Posted on Wednesday 20 August 2014 by Ulster Business
Bank of England governor Mark Carney could be forced to raise rates in the coming months
A hike in borrowing costs in the coming months is becoming more likely after it was revealed some members of the committee which sets UK interest rates are in favour of the move.
Minutes from the latest monetary policy committee at the Bank of England showed the strongest swing in support of an interest rate hike for more than three years, with two members of the nine-strong group voting to raise rates in August.
Interest rates have been kept on hold at a half of one percent since March 2009 and it’s the first time the vote has been split since 2011.
Markets had predicted a hike in rates at the end of 2014 or early 2015 but the insight into the central bank’s thinking has made some question whether a move is likely sooner.

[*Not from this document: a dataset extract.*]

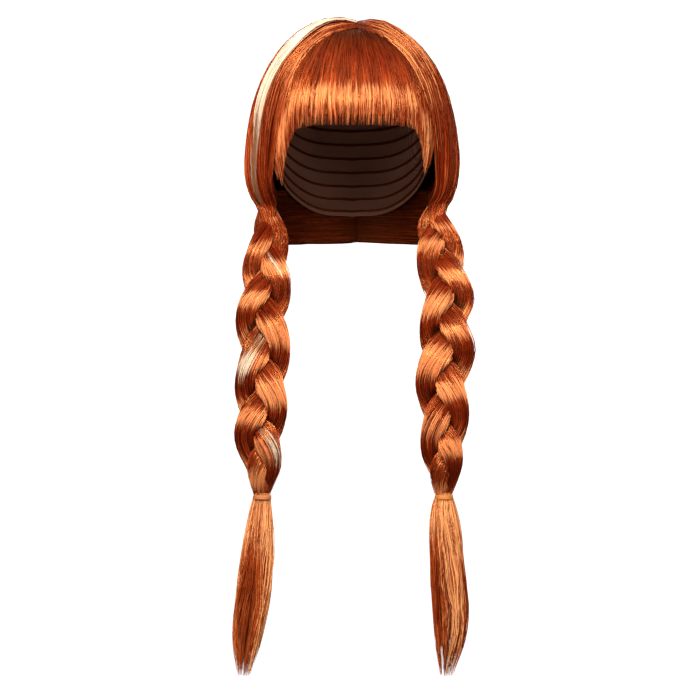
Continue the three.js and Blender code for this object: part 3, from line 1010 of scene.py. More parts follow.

Governor Mark Carney had pledged to refrain from lifting rates until the economy across the UK is ready.
It had been thought the buoyant housing market in the south east of England and a UK-wide fall in unemployment would force the bank to act but unimpressive wage growth had helped temper the pressure from those areas.
And news consumer price index inflation fell to 1.6% last month and remains well below the Bank of England’s target of 2% had also made a rate hike in the short term appear less likely.
Nevertheless, two votes for an increase in rates by the MPC will be enough to keep markets on edge.